Parts and joints as JSON

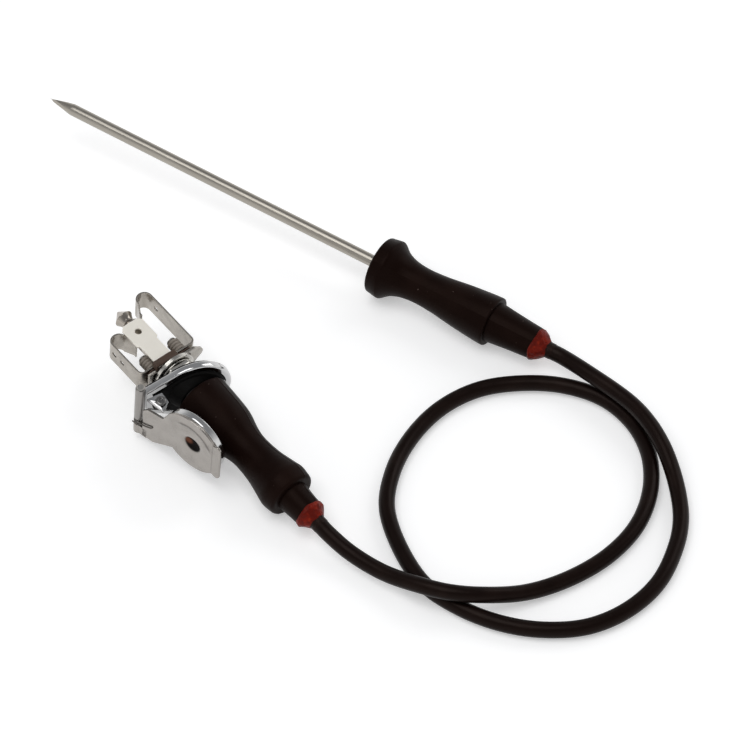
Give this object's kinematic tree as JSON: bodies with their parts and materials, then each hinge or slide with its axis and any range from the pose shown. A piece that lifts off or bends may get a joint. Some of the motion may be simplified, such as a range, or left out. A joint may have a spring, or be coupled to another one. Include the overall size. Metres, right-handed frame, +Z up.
{
  "type": "oven food temperature probe with jack plug and panel socket",
  "caption": "Steel needle temperature probe in a silicone handle, with a silicone cable and a jack plug that sits in a panel jack socket with a bezel and a hinged lid.",
  "frame": {"origin": "middle of the base of the box round everything but the free cable, on the surface that the object lies on", "axes": "+Z up, +Y along that box's longest side, towards the needle's tip, +X towards the cable's loops"},
  "size_m": [0.2064, 0.2134, 0.0279],
  "materials": {
    "steel": "satin stainless steel",
    "chrome": "bright chrome plate",
    "nickel": "nickel plate on brass or spring steel",
    "silicone": "near-black brown silicone, satin",
    "cable_skin": "near-black brown silicone, soft sheen",
    "sealant": "red-brown silicone sealant",
    "phenolic": "dark phenolic laminate",
    "fibre": "pressed fibre",
    "rubber": "black rubber",
    "plastic": "black moulded plastic",
    "copper": "tinned copper wire",
    "ceramic": "matt ceramic bead"
  },
  "bodies": {
    "probe_lead": {"needle_tube": "steel", "thermistor_bead": "ceramic", "sensor_lead_a": "copper", "sensor_lead_b": "copper", "needle_crimp": "steel", "probe_handle": "silicone", "probe_sleeve": "silicone", "probe_sealant": "sealant", "probe_cable_end": "cable_skin", "cable": "cable_skin", "plug_cable_end": "cable_skin", "plug_sealant": "sealant", "plug_sleeve": "silicone", "plug_handle": "silicone", "jack_tip": "nickel", "jack_insulator": "plastic", "jack_shank": "nickel", "tip_lug": "nickel", "sleeve_lug": "nickel", "tip_core": "copper", "sleeve_core": "copper"},
    "socket": {"jack_bushing": "nickel", "dress_nut": "nickel", "lock_nut": "nickel", "lock_washer": "steel", "jack_frame": "nickel", "rear_wafer": "phenolic", "rivet_right": "steel", "rivet_left": "steel", "rivet_bush_right": "fibre", "rivet_bush_left": "fibre", "tab_block": "phenolic", "faston_tab": "nickel"},
    "bezel": {"lid_bezel": "chrome", "panel_gasket": "rubber", "face_seal": "rubber", "hinge_pin": "steel"},
    "lid": {"lid_plate": "chrome", "lid_cup": "chrome", "lid_seal": "rubber", "lid_ear": "chrome", "ear_screw": "steel", "hinge_spring": "steel"},
    "tip_spring": {"tip_contact": "nickel"},
    "sleeve_spring": {"sleeve_contact": "nickel"}
  },
  "joints": [
    {"name": "socket_pull", "type": "slide", "parent": "probe_lead", "child": "socket", "axis": [-0.6401, 0.7602, 0.1112], "range_m": [0, 0.045]},
    {"name": "bezel_turn", "type": "hinge", "parent": "socket", "child": "bezel", "pos_m": [-0.03343, -0.03658, 0.01376], "axis": [0.6401, -0.7602, -0.1112], "continuous": true},
    {"name": "lid_swing", "type": "hinge", "parent": "bezel", "child": "lid", "pos_m": [-0.04968, -0.04511, 0.0142], "axis": [-0.0716, 0.085, -0.9938], "range_deg": [0, 50], "stiffness_Nm_per_rad": 0.004, "springref_deg": -68.75},
    {"name": "tip_contact_flex", "type": "hinge", "parent": "socket", "child": "tip_spring", "pos_m": [-0.03521, -0.02002, 0.0153], "axis": [-0.0716, 0.085, -0.9938], "range_deg": [0, 2], "stiffness_Nm_per_rad": 0.05, "springref_deg": -2.86},
    {"name": "sleeve_contact_flex", "type": "hinge", "parent": "socket", "child": "sleeve_spring", "pos_m": [-0.04944, -0.032, 0.0153], "axis": [0.0716, -0.085, 0.9938], "range_deg": [0, 2], "stiffness_Nm_per_rad": 0.05, "springref_deg": -2.86}
  ]
}
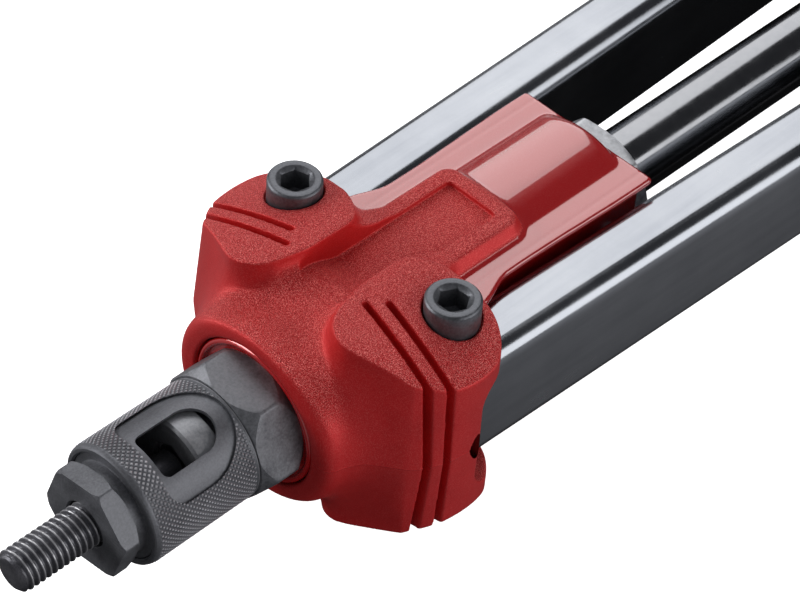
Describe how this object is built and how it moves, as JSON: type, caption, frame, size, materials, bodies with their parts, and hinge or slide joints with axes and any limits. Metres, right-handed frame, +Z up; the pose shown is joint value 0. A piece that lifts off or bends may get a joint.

▶ [REQUIREMENTS] Pull out the lines above in which the word "axes" appears.

▶ [WRITTEN REPLY]
  "frame": {"origin": "middle of the base of the box round everything but the free cable, on the surface that the object lies on", "axes": "+Z up, +Y along that box's longest side, towards the needle's tip, +X towards the cable's loops"},
Describe how this object is built and how it moves, as JSON: type, caption, frame, size, materials, bodies with their parts, and hinge or slide joints with axes and any limits. Metres, right-handed frame, +Z up; the pose shown is joint value 0. A piece that lifts off or bends may get a joint.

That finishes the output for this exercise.